Gates Criticizes Air Force for Insufficient Intel in Iraq

By William Branigin
Washington Post Staff Writer
Monday, April 21, 2008; 2:44 PM

Defense Secretary Robert M. Gates chided the U.S. armed forces today for not
providing enough intelligence, surveillance and reconnaissance help to
troops fighting in Iraq and Afghanistan, saying it has been "like pulling
teeth" to get the services to change old habits.

Addressing student officers from the U.S. and foreign air forces at
Maxwell-Gunter Air Force Base in Alabama, Gates expressed frustration with
conventional military thinking that he said has been slow to adapt to
current threats. He suggested that the U.S. Air Force has not moved fast
enough to meet a need for unmanned aircraft, which often can hunt and target
enemies more efficiently than piloted planes.

The speech, delivered at Air University on the base, before an audience that
included more than 100 students from the air forces of allied nations,
appeared aimed at challenging young officers to become more innovative
thinkers.

"The challenge that I pose to you today is to become a forward-thinking
officer who helps the Air Force adapt to a constantly changing strategic
environment characterized by persistent conflict," he said.

Although he praised the U.S. Air Force's contributions to the wars in Iraq
and Afghanistan, the defense chief made it clear that more needs to be done.
A case in point, he said, is the use of unmanned aerial vehicles, or UAVs,
as the pilotless drones are known. When he was director of the CIA in 1992,
Gates recalled, "the Air Force would not co-fund with CIA a vehicle without
a pilot," even though it was a "far less risky and far more versatile means
of gathering data."

Saying that drones cost much less and can spend more time in the air than
piloted planes, Gates called UAVs "ideal for many of today's tasks" and
noted that the United States now has more than 5,000 of them, a 25-fold
increase since 2001.

"But in my view, we can do and we should do more to meet the needs of men
and women fighting in the current conflicts while their outcome may still be
in doubt," Gates said. "My concern is that our services are still not moving
aggressively in wartime to provide resources needed now on the battlefield.
I've been wrestling for months to get more intelligence, surveillance and
reconnaissance assets into the theater.
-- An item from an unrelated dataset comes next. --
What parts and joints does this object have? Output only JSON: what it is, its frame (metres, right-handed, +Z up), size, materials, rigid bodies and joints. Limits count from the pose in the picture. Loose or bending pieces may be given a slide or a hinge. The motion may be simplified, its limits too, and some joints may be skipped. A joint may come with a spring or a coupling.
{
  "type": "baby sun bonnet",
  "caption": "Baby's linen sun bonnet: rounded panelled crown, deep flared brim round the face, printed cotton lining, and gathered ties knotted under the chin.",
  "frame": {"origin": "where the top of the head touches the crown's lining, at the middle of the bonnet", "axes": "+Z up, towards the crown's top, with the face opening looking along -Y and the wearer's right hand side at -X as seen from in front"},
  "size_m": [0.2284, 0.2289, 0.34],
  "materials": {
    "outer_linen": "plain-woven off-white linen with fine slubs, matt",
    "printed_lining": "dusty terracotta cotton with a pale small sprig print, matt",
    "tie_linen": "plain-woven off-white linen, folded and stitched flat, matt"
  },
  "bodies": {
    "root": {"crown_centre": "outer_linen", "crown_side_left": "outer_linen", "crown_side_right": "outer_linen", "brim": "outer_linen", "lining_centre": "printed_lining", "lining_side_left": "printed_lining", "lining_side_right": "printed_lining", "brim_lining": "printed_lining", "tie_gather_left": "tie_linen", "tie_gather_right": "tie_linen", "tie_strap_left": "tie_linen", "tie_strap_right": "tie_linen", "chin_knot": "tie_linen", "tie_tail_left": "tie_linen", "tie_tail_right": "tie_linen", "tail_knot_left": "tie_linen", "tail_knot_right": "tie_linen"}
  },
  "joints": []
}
Because people were stuck in old
ways of doing business, it's been like pulling teeth."

The Pentagon chief, himself a former Air Force officer in the late 1960s,
added: "While we've doubled this capability in recent months, it is still
not good enough. And so last week I established a Department of Defense-wide
task force . . . to work this problem in the weeks to come, to find more
innovative and bold ways to help those whose lives are on the line."
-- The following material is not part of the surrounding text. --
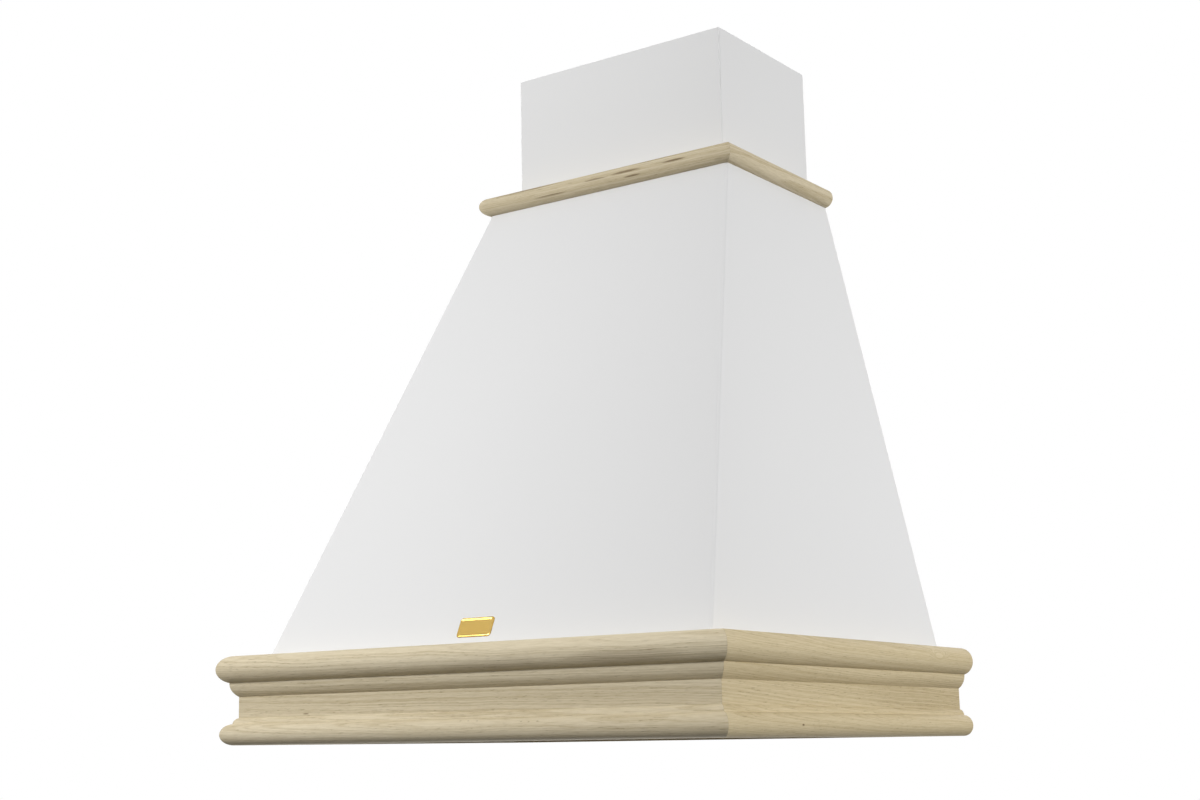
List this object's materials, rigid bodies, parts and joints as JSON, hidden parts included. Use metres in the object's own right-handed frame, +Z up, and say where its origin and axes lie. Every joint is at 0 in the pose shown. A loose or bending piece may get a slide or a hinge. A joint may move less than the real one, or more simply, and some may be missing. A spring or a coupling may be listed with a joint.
{
  "type": "wall-mounted cooker hood with wooden trim",
  "caption": "Wall-hung country cooker hood: tapered white sheet casing and chimney on a moulded oak frame, half-round oak collar, tilting grease filters and a blower inside.",
  "frame": {"origin": "middle of the back, in the wall plane, level with the underside of the wooden frame", "axes": "+X to the right of someone facing the hood, +Y into the wall, +Z up"},
  "size_m": [0.6, 0.4865, 0.748],
  "materials": {
    "oak_moulding": "raw pale oak, open grain",
    "oak_collar": "raw pale oak, open grain",
    "hidden_wood": "planed softwood and beech",
    "white_enamel": "white semi-matt powder coat",
    "galvanised_steel": "bright zinc spangle",
    "tray_enamel": "light grey powder coat",
    "filter_frame_metal": "satin anodised",
    "filter_mesh_metal": "bright expanded mesh",
    "latch_plastic": "black moulded",
    "lamp_metal": "die-cast",
    "bezel_metal": "satin chrome",
    "lens_glass": "frosted",
    "switch_plastic": "black gloss",
    "button_plastic": "pale grey moulded",
    "control_plastic": "dark grey moulded",
    "scroll_plastic": "black moulded",
    "impeller_plastic": "grey moulded",
    "motor_steel": "dark satin",
    "shaft_steel": "ground",
    "mount_rubber": "black",
    "spigot_plastic": "black moulded",
    "flap_plastic": "dark grey moulded",
    "zinc_screw": "zinc plated",
    "terminal_plastic": "white moulded",
    "brass_trim": "polished brass",
    "capacitor_plastic": "white moulded"
  },
  "bodies": {
    "hood": {"front_moulding": "oak_moulding", "left_moulding": "oak_moulding", "right_moulding": "oak_moulding", "rear_rail": "hidden_wood", "mitre_dowels": "hidden_wood", "corner_brackets": "galvanised_steel", "frame_screws": "zinc_screw", "casing_screws": "zinc_screw", "collar_screws": "zinc_screw", "casing": "white_enamel", "back_panel": "galvanised_steel", "collar_front": "oak_collar", "collar_left": "oak_collar", "collar_right": "oak_collar", "chimney_lower": "white_enamel", "underside_panel": "tray_enamel", "lamp_bodies": "lamp_metal", "lamp_bezels": "bezel_metal", "lamp_lenses": "lens_glass", "switch_plate": "switch_plastic", "control_box": "control_plastic", "scroll_left": "scroll_plastic", "scroll_right": "scroll_plastic", "inlet_rings": "scroll_plastic", "motor": "motor_steel", "motor_bracket": "motor_steel", "motor_mounts": "mount_rubber", "motor_bolts": "zinc_screw", "blower_brackets": "galvanised_steel", "blower_screws": "zinc_screw", "outlet_adapter": "spigot_plastic", "flap_pin": "shaft_steel", "terminal_box": "terminal_plastic", "terminal_box_lid": "terminal_plastic", "cable_gland": "brass_trim", "capacitor": "capacitor_plastic", "capacitor_clamp": "galvanised_steel"},
    "upper_chimney": {"chimney_upper": "white_enamel", "chimney_bracket": "galvanised_steel", "chimney_screws": "zinc_screw"},
    "filter_left": {"filter_left_frame": "filter_frame_metal", "filter_left_mesh": "filter_mesh_metal"},
    "filter_right": {"filter_right_frame": "filter_frame_metal", "filter_right_mesh": "filter_mesh_metal"},
    "filter_latch_left": {"filter_left_latch": "latch_plastic"},
    "filter_latch_right": {"filter_right_latch": "latch_plastic"},
    "button_light": {"button_light": "button_plastic"},
    "button_off": {"button_off": "button_plastic"},
    "button_low": {"button_low": "button_plastic"},
    "button_medium": {"button_medium": "button_plastic"},
    "button_high": {"button_high": "button_plastic"},
    "impeller": {"impeller": "impeller_plastic", "motor_shaft": "shaft_steel"},
    "flap_front": {"flap_front": "flap_plastic"},
    "flap_rear": {"flap_rear": "flap_plastic"}
  },
  "joints": [
    {"name": "chimney_slide", "type": "slide", "parent": "hood", "child": "upper_chimney", "axis": [0, 0, 1], "range_m": [0, 0.22]},
    {"name": "impeller_spin", "type": "hinge", "parent": "hood", "child": "impeller", "pos_m": [0, -0.1727, 0.25], "axis": [1, 0, 0], "continuous": true},
    {"name": "filter_left_tilt", "type": "hinge", "parent": "hood", "child": "filter_left", "pos_m": [-0.1195, -0.0485, 0.03115], "axis": [1, 0, 0], "range_deg": [0, 50]},
    {"name": "filter_left_latch_slide", "type": "slide", "parent": "filter_left", "child": "filter_latch_left", "axis": [0, 1, 0], "range_m": [0, 0.0055], "stiffness_N_per_m": 300, "springref_m": -0.004},
    {"name": "filter_right_tilt", "type": "hinge", "parent": "hood", "child": "filter_right", "pos_m": [0.1195, -0.0485, 0.03115], "axis": [1, 0, 0], "range_deg": [0, 50]},
    {"name": "filter_right_latch_slide", "type": "slide", "parent": "filter_right", "child": "filter_latch_right", "axis": [0, 1, 0], "range_m": [0, 0.0055], "stiffness_N_per_m": 300, "springref_m": -0.004},
    {"name": "button_light_press", "type": "slide", "parent": "hood", "child": "button_light", "axis": [0, 0, 1], "range_m": [0, 0.0025], "stiffness_N_per_m": 300, "springref_m": -0.002},
    {"name": "button_off_press", "type": "slide", "parent": "hood", "child": "button_off", "axis": [0, 0, 1], "range_m": [0, 0.0025], "stiffness_N_per_m": 300, "springref_m": -0.002},
    {"name": "button_low_press", "type": "slide", "parent": "hood", "child": "button_low", "axis": [0, 0, 1], "range_m": [0, 0.0025], "stiffness_N_per_m": 300, "springref_m": -0.002},
    {"name": "button_medium_press", "type": "slide", "parent": "hood", "child": "button_medium", "axis": [0, 0, 1], "range_m": [0, 0.0025], "stiffness_N_per_m": 300, "springref_m": -0.002},
    {"name": "button_high_press", "type": "slide", "parent": "hood", "child": "button_high", "axis": [0, 0, 1], "range_m": [0, 0.0025], "stiffness_N_per_m": 300, "springref_m": -0.002},
    {"name": "flap_front_swing", "type": "hinge", "parent": "hood", "child": "flap_front", "pos_m": [0, -0.0922, 0.433], "axis": [-1, 0, 0], "range_deg": [0, 80]},
    {"name": "flap_rear_swing", "type": "hinge", "parent": "hood", "child": "flap_rear", "pos_m": [0, -0.0922, 0.433], "axis": [1, 0, 0], "range_deg": [0, 80]}
  ]
}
He said the task force is working on a "very short" deadline and is similar
to one he created last year to promote the rapid production and deployment
of mine-resistant armored vehicles, which have proven effective against
roadside bombs.

Gates wants ground forces in Iraq and Afghanistan to better informed about
the location of enemy fighters and the threat they pose -- information that
sometimes can be provided by aerial surveillance. He also indicated that he
wants the Air Force to come up with ways it can contribute to
political-military operations.

The service needs to be able to operate in "that gray zone between war and
peace," Gates said.

"An unconventional era of warfare requires unconventional thinkers," he told
the student officers. "That is because this era's range of security
challenges -- from global terrorism to ethnic conflicts, from rogue nations
to rising powers -- cannot be overcome by traditional military means alone.
Conflict will be fundamentally political in nature and will require the
integration of all elements of national power."